-- Start of MATERIAL SUPPLIED --

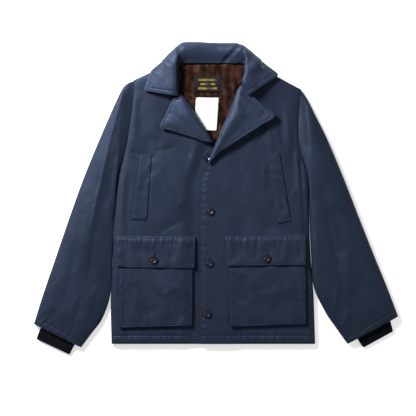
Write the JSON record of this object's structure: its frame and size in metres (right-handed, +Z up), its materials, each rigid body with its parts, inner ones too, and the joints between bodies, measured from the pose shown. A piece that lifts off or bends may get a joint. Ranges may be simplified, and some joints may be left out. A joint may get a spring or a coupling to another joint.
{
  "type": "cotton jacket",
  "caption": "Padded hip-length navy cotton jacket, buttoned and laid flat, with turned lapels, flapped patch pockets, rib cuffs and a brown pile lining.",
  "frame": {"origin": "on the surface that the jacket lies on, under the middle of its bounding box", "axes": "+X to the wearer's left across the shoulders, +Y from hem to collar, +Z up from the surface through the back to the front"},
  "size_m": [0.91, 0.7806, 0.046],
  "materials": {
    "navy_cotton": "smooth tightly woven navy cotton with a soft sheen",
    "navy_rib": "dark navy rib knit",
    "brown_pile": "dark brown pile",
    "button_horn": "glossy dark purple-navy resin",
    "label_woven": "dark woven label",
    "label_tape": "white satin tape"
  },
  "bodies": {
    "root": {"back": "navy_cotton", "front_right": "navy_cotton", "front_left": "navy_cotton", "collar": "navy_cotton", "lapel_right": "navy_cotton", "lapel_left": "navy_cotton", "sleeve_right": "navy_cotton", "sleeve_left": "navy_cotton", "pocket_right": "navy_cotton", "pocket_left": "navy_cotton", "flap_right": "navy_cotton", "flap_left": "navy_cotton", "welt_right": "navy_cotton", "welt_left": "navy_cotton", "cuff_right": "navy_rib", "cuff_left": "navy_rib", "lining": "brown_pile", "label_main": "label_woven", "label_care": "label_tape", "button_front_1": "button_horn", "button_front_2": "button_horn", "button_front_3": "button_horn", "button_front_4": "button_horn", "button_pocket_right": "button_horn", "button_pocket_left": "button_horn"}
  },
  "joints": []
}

-- End of MATERIAL SUPPLIED --
-- Start of MATERIAL SUPPLIED --

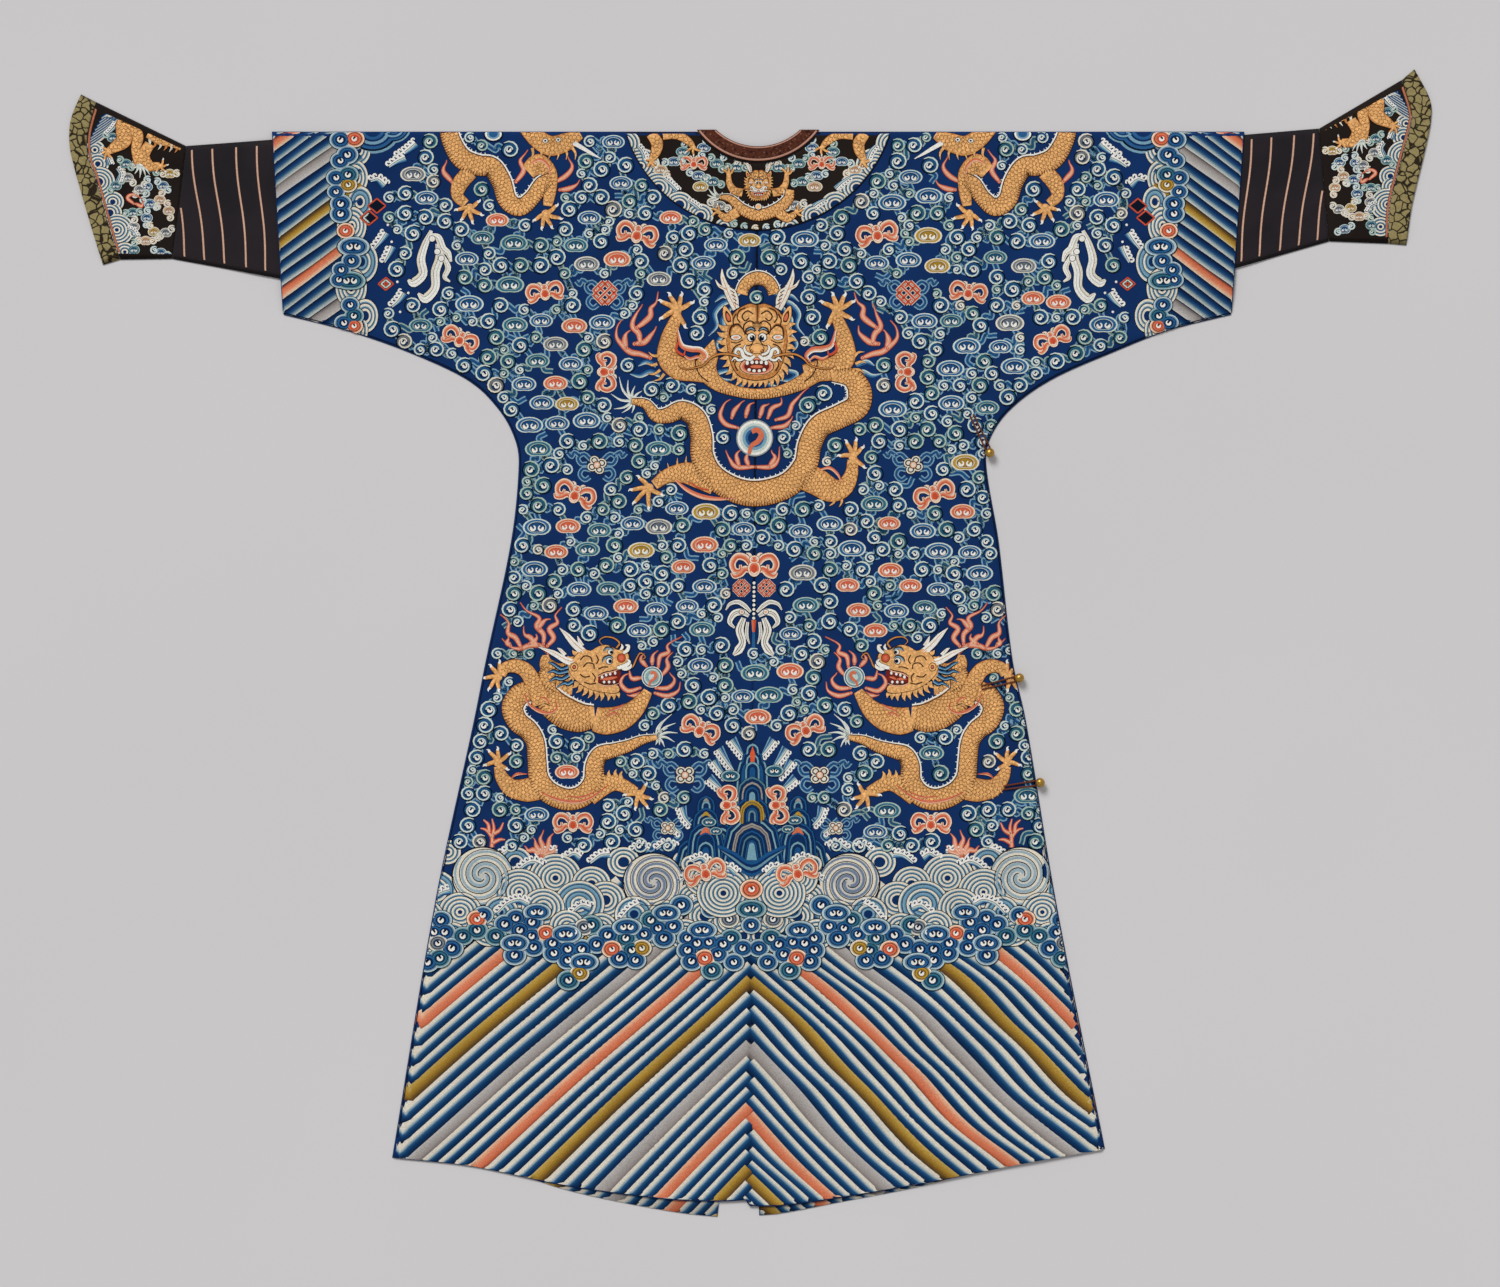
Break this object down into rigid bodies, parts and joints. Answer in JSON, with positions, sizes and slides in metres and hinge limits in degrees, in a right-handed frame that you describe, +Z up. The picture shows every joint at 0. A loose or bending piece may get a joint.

-- End of MATERIAL SUPPLIED --

◆ TASK INSTRUCTIONS
Check each line above for the string "from" and report how many lines have it, giving only the number.

◆ SOLUTION FOR THIS TASK
2